Increasing federal student aid leads colleges to raise tuitions, offsetting the benefit to students, according to new research published by economists with the Federal Reserve Bank of New York.
The new analysis finds that the majority of an increase in subsidized student loans or grants translates to higher tuitions, and that at least in the short run, added loans do not boost enrollment.
"[W]hile one would expect a student aid expansion to benefit recipients, the subsidized loan expansion could have been to their detriment, on net, because of the sizable and offsetting tuition effect," write David Lucca and Karen Shen of the New York Fed and Taylor Nadauld of Brigham Young University.
The study is evidence in favor of the so-called "Bennett Hypothesis," formulated by Reagan Department of Education Secretary William Bennett, that increases in government student aid allow universities to "blithely" increase tuition without losing students. It is one of the few such data points in the ongoing debate over federal policy and the $1.1 trillion plus in aggregate U.S. student debt that has accumulated as tuitions have soared.

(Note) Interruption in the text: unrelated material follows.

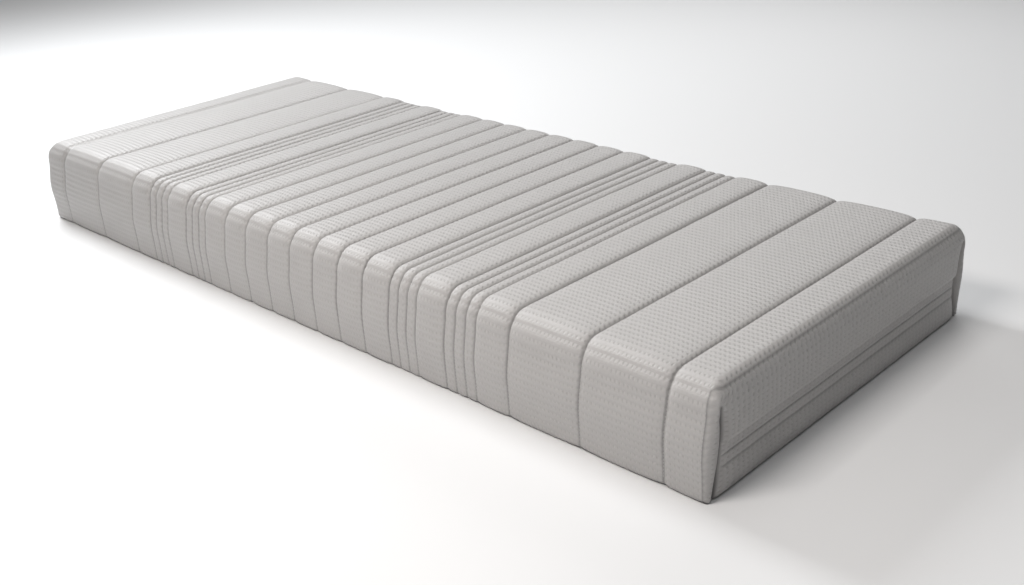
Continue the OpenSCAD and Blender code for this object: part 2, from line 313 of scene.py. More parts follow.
class Quilt:
    """The cover's form: it turns a point of a plain box into a point of the cover."""

    def __init__(self, sizes):
        self.sizes = sizes
        self.r = sizes.edge_radius
        self.end_r = sizes.foot_radius
        # Length of the rolled cloth between the top and an end face
        self.roll = math.pi / 2 * math.hypot(self.r, self.end_r) / math.sqrt(2)
        self.seams = half_seams(sizes)
        self.end_seams = [self.run_of_z(z) for z in END_SEAMS_Z]
        self.lines = self.seams + self.end_seams
        self.bottom_run = self.run_of_z(0.0)

    def run_of_z(self, z):
        """Unfolded distance from the middle to height z on the rounded end."""
        top = SEAM_LEVEL - self.r
        start = SEAM_HALF_L - self.end_r
        if z >= top:
            turn = math.acos(min(1.0, (z - top) / self.r))
            return start + self.roll * turn / (math.pi / 2)
        return start + self.roll + (top - z)

    def run_on_top(self, x):
        """Unfolded distance from the middle for a point on the box's top face."""
        start = SEAM_HALF_L - self.end_r
        if abs(x) <= start:
            return abs(x)
        turn = math.atan2(abs(x) - start, self.end_r)
        return start + self.roll * turn / (math.pi / 2)

    def run_on_end(self, z):
        """Unfolded distance from the middle for a point on the box's end face."""
        top = SEAM_LEVEL - self.r
        start = SEAM_HALF_L - self.end_r
        if z > top:
            turn = math.atan2(self.r, z - top)
            return start + self.roll * turn / (math.pi / 2)
        return self.run_of_z(z)

    def channel(self, run):
        """(share across its channel, channel's width) at an unfolded distance."""
        for low, high in zip(self.lines, self.lines[1:]):
            if run <= high:
                break
        else:
            # Below the last seam the cloth runs on to the hem
            low, high = high, self.bottom_run + 6 * MM
        share = (run - low) / (high - low)
        return min(1.0, max(0.0, share)), high - low

    def height(self, run, tall, short):
        """Height of the puffed cloth over its seams, at an unfolded distance."""
        share, width = self.channel(run)
        narrow = self.sizes.narrow_channel
        reach = smooth(narrow, self.sizes.wide_channel, width)
        full = short + (tall - short) * reach
        # Beside a seam the cloth rises just as steeply in a broad channel as in others
        rise = 1 - math.exp(-min(share, 1 - share) * width / SEAM_RISE)
        steep = STEEP_SHARE * reach
        shape = dome(share) * (1 - steep) + steep * rise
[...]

The researchers find specifically that a dollar of added Pell Grants or an added dollar of subsidized direct loans translate to 55 cents and 65 cents in higher tuition, respectively.
They arrive at that estimate by measuring differences in tuition changes at schools that had more or fewer students able to take advantage of increased availability of student loans, using data from the Department of Education.
Not only did tuitions rise when Congress increased aid availability, but for-profit colleges saw their stocks jump, the researchers found.